_Exercise instructions_
Repeat, exactly, the run of lines that opens with the line containing "Keep writing the" and closes with the line containing "SILL = 6.95", and leave all other lines out.

====== Extracted entries

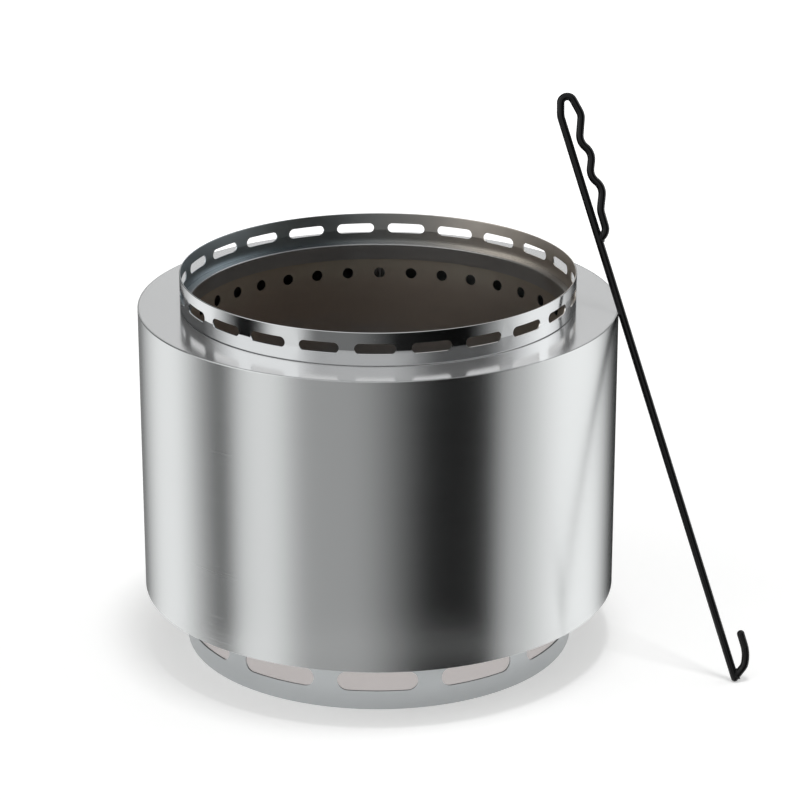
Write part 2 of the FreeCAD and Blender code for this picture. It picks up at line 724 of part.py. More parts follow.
def flame_collar():
    """The slotted band that stands on the deck round the fire."""
    body = new_body("flame_collar")
    top = f"({COLLAR_FOOT} + collar_height)"
    ring(body, "collar_band", [
        (COLLAR_INNER, COLLAR_FOOT), (COLLAR_OUTER, COLLAR_FOOT), (COLLAR_OUTER, top), (COLLAR_INNER, top)])
    round_rims(body, "collar_rims", "collar_round", [(COLLAR_OUTER, top), (COLLAR_INNER, top)])
    wall_slots(body, "collar_slots", "collar_slot_length", "collar_slot_height",
               f"{COLLAR_FOOT} + collar_slot_middle", COLLAR_INNER, COLLAR_OUTER, "collar_slot_count")
    turn(body, "collar_turn_angle")


def seat_ring():
    """The ring inside the collar that rests on the deck and drops into its opening."""
    body = new_body("seat_ring")
    flange_outer = f"({COLLAR_INNER} - sheet_fit)"
    top = f"({COLLAR_FOOT} + seat_wall)"
    ring(body, "seat_sheet", [
        (SEAT_INNER, f"{DECK_TOP} - seat_depth"), (SEAT_OUTER, f"{DECK_TOP} - seat_depth"),
        (SEAT_OUTER, COLLAR_FOOT), (flange_outer, COLLAR_FOOT), (flange_outer, top), (SEAT_INNER, top)])
    round_rims(body, "seat_bend", "deck_round", [(SEAT_INNER, top)])


def ash_pan():
    """The pan that catches the ash, with a rim turned out and a row of air holes.

    The first air hole is at the front, so an even count that four doesn't divide keeps them off the ears.
    """
    body = new_body("ash_pan")
    ring(body, "pan_sheet", [
        ("0", PAN_UNDER), (PAN_OUTER, PAN_UNDER), (PAN_OUTER, f"{PAN_RIM} - pan_wall"),
        (PAN_RIM_OUTER, f"{PAN_RIM} - pan_wall"), (PAN_RIM_OUTER, PAN_RIM), (PAN_INNER, PAN_RIM),
        (PAN_INNER, PAN_FLOOR), ("0", PAN_FLOOR)])
    round_rims(body, "pan_outer_bend", "pan_round", [(PAN_OUTER, PAN_UNDER)])
    round_rims(body, "pan_inner_bend", "pan_round - pan_wall", [(PAN_INNER, PAN_FLOOR), (PAN_INNER, PAN_RIM)])
    wall_holes(body, "pan_holes", "pan_hole_radius", f"{PAN_UNDER} + pan_hole_rise", PAN_INNER,
               PAN_OUTER, "pan_hole_count")
    for name, level in EAR_RIVET_LEVELS.items():
        sketch = new_sketch(body, f"{name}_outline", "YZ_Plane")
        circle(sketch, "0", level, "rivet_radius + hole_fit")
        hole = feature(body, "Pocket", f"{name}_hole", sketch)
        hole.SideType = "Symmetric"
        bind(hole, "Length", f"2 * ({PAN_OUTER} + cut_overrun)")
        DOC.recompute()


def bail_ears():
    """The two straps in the ash pan that hold the bail's ends."""
    body = new_body("bail_ears")
    sketch = new_sketch(body, "ear_outline", "YZ_Plane", EAR_INNER)
    obround(sketch, ("0", EAR_RIVET_LOW), ("0", BAIL_LEVEL), "ear_width / 2")
    circle(sketch, "0", BAIL_LEVEL, "bail_wire_radius + bail_pin_fit")
    for level in EAR_RIVET_LEVELS.values():
        circle(sketch, "0", level, "rivet_radius + hole_fit")
    ear = feature(body, "Pad", "ear", sketch)
    bind(ear, "Length", "ear_wall")
    DOC.recompute()
    pattern(body, "ear_pair", [ear], "ear_count")


def ear_rivets():
    """The rivets that hold the ears to the ash pan."""
    body = new_body("ear_rivets")
    pair = [rivet(body, name, EAR_INNER, PAN_OUTER, None, level) for name, level in EAR_RIVET_LEVELS.items()]
    pattern(body, "ear_rivet_pair", pair, "ear_count")


def pan_bail():
    """The wire bail: half a circle whose ends turn in through the ears and are headed there."""
    body = new_body("pan_bail")
    path = new_sketch(body, "bail_path", "XY_Plane")
    pin_end = f"({EAR_INNER} - bail_end_play)"
    bend_at = f"({BAIL_BOW} - bail_bend)"
    radius, bend = size_of(BAIL_BOW), size_of("bail_bend")
    right_pin = path.addGeometry(Part.LineSegment(spot(pin_end, "0"), spot(bend_at, "0")), False)
    right_bend = add_arc(path, spot(bend_at, "bail_bend"), bend, -math.pi / 2, 0)
    bow = add_arc(path, spot("0", "bail_bend"), radius, 0, math.pi)
    left_bend = add_arc(path, spot(f"-{bend_at}", "bail_bend"), bend, math.pi, 1.5 * math.pi)
    left_pin = path.addGeometry(Part.LineSegment(spot(f"-{bend_at}", "0"), spot(f"-{pin_end}", "0")), False)
    join(path, "Tangent", right_pin, END, right_bend, START)
    join(path, "Tangent", right_bend, END, bow, START)
    join(path, "Tangent", bow, END, left_bend, START)
    join(path, "Tangent", left_bend, END, left_pin, START)
    pin(path, right_pin, START, pin_end, "0")
    pin(path, left_pin, END, f"-{pin_end}", "0")
    pin(path, bow, CENTRE, "0", "bail_bend")
    drive(path, BAIL_BOW, "Radius", bow)
    drive(path, "bail_bend", "Radius", right_bend)
    drive(path, "bail_bend", "Radius", left_bend)
    section = new_sketch(body, "bail_section", "YZ_Plane", pin_end)
    circle(section, "0", "0", "bail_wire_radius")
    sweep(body, "bail_wire", section, path)
    for side, start in (("right", f"{pin_end} - bail_head_length"), ("left", f"-{pin_end}")):
        head = body.newObject("PartDesign::AdditiveCylinder", f"{side}_head")
        bind(head, "Radius", "bail_head_radius")
        bind(head, "Height", "bail_head_length")
        head.Placement.Rotation = FreeCAD.Rotation(FreeCAD.Vector(0, 1, 0), QUARTER_ANGLE)
        bind(head, "Placement.Base.x", start)
        DOC.recompute()
    body.Placement.Base = FreeCAD.Vector(0, 0, size_of(BAIL_LEVEL))


def sweep(body, name, section, path):
    """Sweep a section along a path."""
    item = feature(body, "AdditivePipe", name, section)
    item.Spine = (path, [])
    item.Transition = "Transformed"
    DOC.recompute()
    return item


def fire_grate():
    """The slotted grate, with a hole in the middle that the poker's hook fits through."""
    body = new_body("fire_grate")
    top = f"({GRATE_UNDER} + grate_wall)"
    ring(body, "grate_disc", [
        ("grate_hole_radius", GRATE_UNDER), (GRATE_OUTER, GRATE_UNDER), (GRATE_OUTER, top),
        ("grate_hole_radius", top)])
    round_rims(body, "grate_rims", "grate_round", [(GRATE_OUTER, top), ("grate_hole_radius", top)])
    rows = {"inner_slot": (INNER_SLOT_START, INNER_SLOT_END), "outer_slot": (OUTER_SLOT_START, OUTER_SLOT_END)}
    for row, (start, end) in rows.items():
        sketch = new_sketch(body, f"{row}_outline", "XY_Plane")
        half = "grate_slot_width / 2"
        obround(sketch, (f"{start} + {half}", "0"), (f"{end} - {half}", "0"), half)
        slot = cut(body, f"{row}_first", sketch, f"{top} + cut_overrun")
        pattern(body, f"{row}_ring", [slot], f"{row}_count")


def grate_legs():
    """The legs welded under the grate, which stand in the ash pan."""
    body = new_body("grate_legs")
    foot = f"({PAN_FLOOR} + seat_gap)"
    side = f"({LEG_CIRCLE} + leg_radius)"
    leg = turned(body, "leg", [
        (LEG_CIRCLE, foot), (f"{side} - leg_bevel", foot), (side, f"{foot} + leg_bevel"),
        (side, GRATE_UNDER), (LEG_CIRCLE, GRATE_UNDER)])
    pattern(body, "leg_ring", [leg], "leg_count")


def poker_placement():
    """Where the poker leans: its axis clears the rim by the seat gap and its tip stands on the ground.

    The poker's own Z runs up the shaft from the centre of its round tip.
    """
    lean, rest = math.radians(size_of("lean_angle")), math.radians(size_of("rest_angle"))
    heading = math.radians(size_of("lean_heading_angle"))
    across = math.sin(lean)
    up_rod = FreeCAD.Vector(across * math.cos(heading), across * math.sin(heading), math.cos(lean))
    rim_point = FreeCAD.Vector(math.sin(rest), -math.cos(rest), 0) * size_of("outer_radius")
    rim_point.z = size_of(DECK_TOP)
    rim_tangent = FreeCAD.Vector(math.cos(rest), math.sin(rest), 0)
    away = rim_tangent.cross(up_rod).normalize()
    if away.z < 0:
        away = -away
    touch = rim_point + away * size_of("rod_radius + seat_gap")
    tip = touch - up_rod * ((touch.z - size_of("rod_radius")) / up_rod.z)
    upright, sideways = FreeCAD.Vector(0, 0, 1), FreeCAD.Vector(0, 1, 0)
    turned_rod = FreeCAD.Rotation(upright, size_of("lean_heading_angle"))
    turned_rod = turned_rod.multiply(FreeCAD.Rotation(sideways, size_of("lean_angle")))
    turned_rod = turned_rod.multiply(FreeCAD.Rotation(upright, size_of("handle_turn_angle")))
    return FreeCAD.Placement(tip, turned_rod)


def rod_section(body, name, path):
    """The rod's round section, square to the start of a path."""
    sketch = body.newObject("Sketcher::SketchObject", name)
    sketch.AttachmentSupport = [(path, "Edge1")]
    sketch.MapMode = "NormalToEdge"
    circle(sketch, "0", "0", "rod_radius")
    return sketch


def poker_shaft():
    """The poker's rod: a round tip, a straight shaft and a wavy handle loop welded back to it."""
    body = new_body("poker_shaft")
    shaft = body.newObject("PartDesign::AdditiveCylinder", "shaft")
    bind(shaft, "Radius", "rod_radius")
    bind(shaft, "Height", SHAFT_TOP)
    tip = body.newObject("PartDesign::AdditiveSphere", "tip")
    bind(tip, "Radius", "rod_radius")
    DOC.recompute()
    path = new_sketch(body, "handle_path", "XZ_Plane")
    corners = [(f"{across} * handle_width", f"handle_start + {along} * handle_length", bend)
               for along, across, bend in HANDLE_CORNER_SHARES]
    along, across = HANDLE_END_SHARES
    end = (f"{across} * handle_width", f"handle_start + {along} * handle_length")
    bent_path(path, ("0", SHAFT_TOP), corners, end)
    DOC.recompute()
    section = rod_section(body, "handle_section", path)
    sweep(body, "handle", section, path)
    body.Placement = poker_placement()


def poker_hook():
    """The short rod welded to the tip and bent up into a hook."""
    body = new_body("poker_hook")
    path = new_sketch(body, "hook_path", "XZ_Plane")
    corners = [(f"{across} * hook_reach", f"{along} * hook_height", bend)
               for along, across, bend in HOOK_CORNER_SHARES]
    bent_path(path, ("0", "0"), corners, ("hook_reach", "hook_height"))
    DOC.recompute()
    section = rod_section(body, "hook_section", path)
    hook = sweep(body, "hook", section, path)
    end = FreeCAD.Vector(size_of("hook_reach"), 0, size_of("hook_height"))
    names = [f"Edge{number}" for number, edge in enumerate(hook.Shape.Edges, 1)
             if isinstance(edge.Curve, Part.Circle) and edge.Curve.Center.distanceToPoint(end) < EDGE_TOLERANCE]
    rounding = body.newObject("PartDesign::Fillet", "hook_end")
    rounding.Base = (hook, names)
    bind(rounding, "Radius", "rod_radius - rod_end_flat")
    DOC.recompute()
    for kind, name in (("SubtractiveSphere", "tip_weld"), ("SubtractiveCylinder", "shaft_weld")):
        weld = body.newObject(f"PartDesign::{kind}", name)
        bind(weld, "Radius", "rod_radius + weld_gap")
        if kind == "SubtractiveCylinder":
            bind(weld, "Height", "hook_height")
        DOC.recompute()
    body.Placement = poker_placement()


def check_document():
    """Stop if an object of the document failed or a sub-part's shape isn't sound."""
    for item in DOC.Objects:
        if "Invalid" in item.State or "Error" in item.State:
            raise RuntimeError(f"{item.Name} failed: {item.State}")
    for body in DOC.findObjects("PartDesign::Body"):
        if body.Shape.isNull() or not body.Shape.isValid():
            raise RuntimeError(f"{body.Label} has no sound shape")


def write_parts():
    """Write each sub-part to its own file and print what it measures."""
    os.makedirs("parts", exist_ok=True)
    for body in DOC.findObjects("PartDesign::Body"):
        shape = body.Shape
        shape.exportStep(f"parts/{body.Label}.step")
        box = shape.optimalBoundingBox(False)
        print(f"{body.Label}: {len(shape.Solids)} solid, {shape.Volume:.1f} mm3, "
              f"x {box.XMin:.2f} {box.XMax:.2f}, y {box.YMin:.2f} {box.YMax:.2f}, "
              f"z {box.ZMin:.2f} {box.ZMax:.2f}")


def main():
    """Build every sub-part, from the ground up, and write them."""
    fill_sheet()
    base_ring()
    outer_shell()
    top_deck()
    bottom_plate()
    inner_wall()
    chamber_floor()
    floor_rivets()
    stand_tabs()
    tab_rivets()
    socket_screws("chamber_bolts", "bolt", BOLT_CIRCLE, HEM_TOP, f"({WASHER_TOP} + bolt_nut_height)")
    chamber_washers()
    hexagon_nuts("chamber_nuts", "bolt", BOLT_CIRCLE, WASHER_TOP)
    socket_screws("rim_screws", "screw", SCREW_CIRCLE, "foot_height", f"({PLATE_TOP} + screw_nut_height)")
    hexagon_nuts("rim_nuts", "screw", SCREW_CIRCLE, PLATE_TOP)
    flame_collar()
    seat_ring()
    ash_pan()
    bail_ears()
    ear_rivets()
    pan_bail()
    fire_grate()
    grate_legs()
    poker_shaft()
    poker_hook()
    DOC.recompute()
    check_document()
    write_parts()


main()
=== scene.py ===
"""Blender scene of a smokeless fire pit: its finishes and weld beads, the studio and the camera.

Lengths are in metres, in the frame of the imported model: +Z up the drum's axis, -Y to the front and
+X to the right, where the poker leans.
"""

import json
import logging
import math
from dataclasses import dataclass
from enum import Enum
from typing import Any, Mapping, Optional, Sequence, Union

import bmesh
import bpy
from mathutils import Matrix, Vector

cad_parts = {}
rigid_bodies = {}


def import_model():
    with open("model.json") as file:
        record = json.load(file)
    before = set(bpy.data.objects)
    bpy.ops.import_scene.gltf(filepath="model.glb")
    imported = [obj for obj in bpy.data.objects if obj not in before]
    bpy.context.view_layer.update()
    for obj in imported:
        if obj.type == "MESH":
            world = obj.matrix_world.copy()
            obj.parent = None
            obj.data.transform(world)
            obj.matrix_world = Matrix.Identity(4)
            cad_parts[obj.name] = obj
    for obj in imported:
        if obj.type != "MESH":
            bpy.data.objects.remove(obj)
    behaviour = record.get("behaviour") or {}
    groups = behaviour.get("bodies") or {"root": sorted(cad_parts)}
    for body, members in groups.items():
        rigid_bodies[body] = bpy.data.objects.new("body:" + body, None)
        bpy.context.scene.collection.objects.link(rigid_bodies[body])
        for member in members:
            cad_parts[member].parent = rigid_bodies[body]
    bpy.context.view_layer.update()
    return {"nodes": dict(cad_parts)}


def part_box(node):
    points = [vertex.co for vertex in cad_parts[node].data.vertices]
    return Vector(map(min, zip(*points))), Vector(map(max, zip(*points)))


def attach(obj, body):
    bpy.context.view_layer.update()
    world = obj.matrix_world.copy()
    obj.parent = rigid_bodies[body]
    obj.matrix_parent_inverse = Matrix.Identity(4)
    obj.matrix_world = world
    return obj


LOG = logging.getLogger("fire_pit")

Colour = tuple[float, float, float]
Triple = tuple[float, float, float]
Span = tuple[float, float]
Scratches = tuple[float, float, Triple]
Number = Union[float, "Signal"]
Settings = Mapping[str, Any]
Sockets = Mapping[Union[str, int], Any]

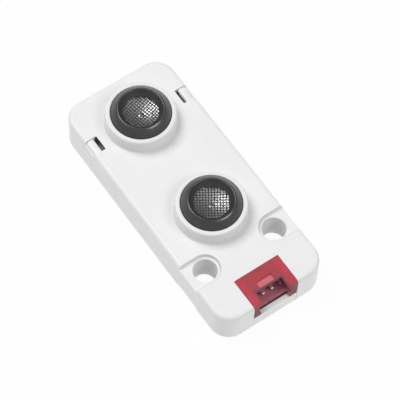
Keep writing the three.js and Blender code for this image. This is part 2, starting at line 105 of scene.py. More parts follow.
# The latches' hooks and windows, and the pocket that hangs behind each window.
HOOK_DEPTH = 0.7
WINDOW_LENGTH = 3.4
WINDOW_Y = (LATCH_Y - WINDOW_LENGTH / 2, LATCH_Y + WINDOW_LENGTH / 2)
WINDOW_INNER = 9.2
POCKET_INNER = 8.35
POCKET_OUTER = 9.4
POCKET_FLOOR = 5.6
POCKET_LIP = 0.3
POCKET_WALL = 0.3
STRIP_FACE = HALF_WIDTH - 0.3
STRIP_TOP = 7.3
SILL = 6.95

# The socket: its cavity, the notch in its roof, the cut in its floor and the recess in its roof.
CAVITY_HALF_WIDTH = 3.85
CAVITY_BACK = -22.6
CAVITY_FLOOR = 4.15
CAVITY_ROOF = 7.1
NOTCH_HALF_WIDTH = 3.0
NOTCH_BACK = -25.2
FLOOR_HALF_WIDTH = 3.3
FLOOR_FRONT = -26.8
RECESS_HALF_WIDTH = 1.7
RECESS_Y = (-25.0, -23.6)
RECESS_DEPTH = 0.3
PINS = range(1, 5)

# The wire mesh.
MESH_PITCH = 0.555
WIRE_RADIUS = 0.098
WIRE_SIDES = 6
MESH_TURN = {"transmitter": 14.4, "receiver": -33.6}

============

_In response_
Keep writing the three.js and Blender code for this image. This is part 2, starting at line 105 of scene.py. More parts follow.
# The latches' hooks and windows, and the pocket that hangs behind each window.
HOOK_DEPTH = 0.7
WINDOW_LENGTH = 3.4
WINDOW_Y = (LATCH_Y - WINDOW_LENGTH / 2, LATCH_Y + WINDOW_LENGTH / 2)
WINDOW_INNER = 9.2
POCKET_INNER = 8.35
POCKET_OUTER = 9.4
POCKET_FLOOR = 5.6
POCKET_LIP = 0.3
POCKET_WALL = 0.3
STRIP_FACE = HALF_WIDTH - 0.3
STRIP_TOP = 7.3
SILL = 6.95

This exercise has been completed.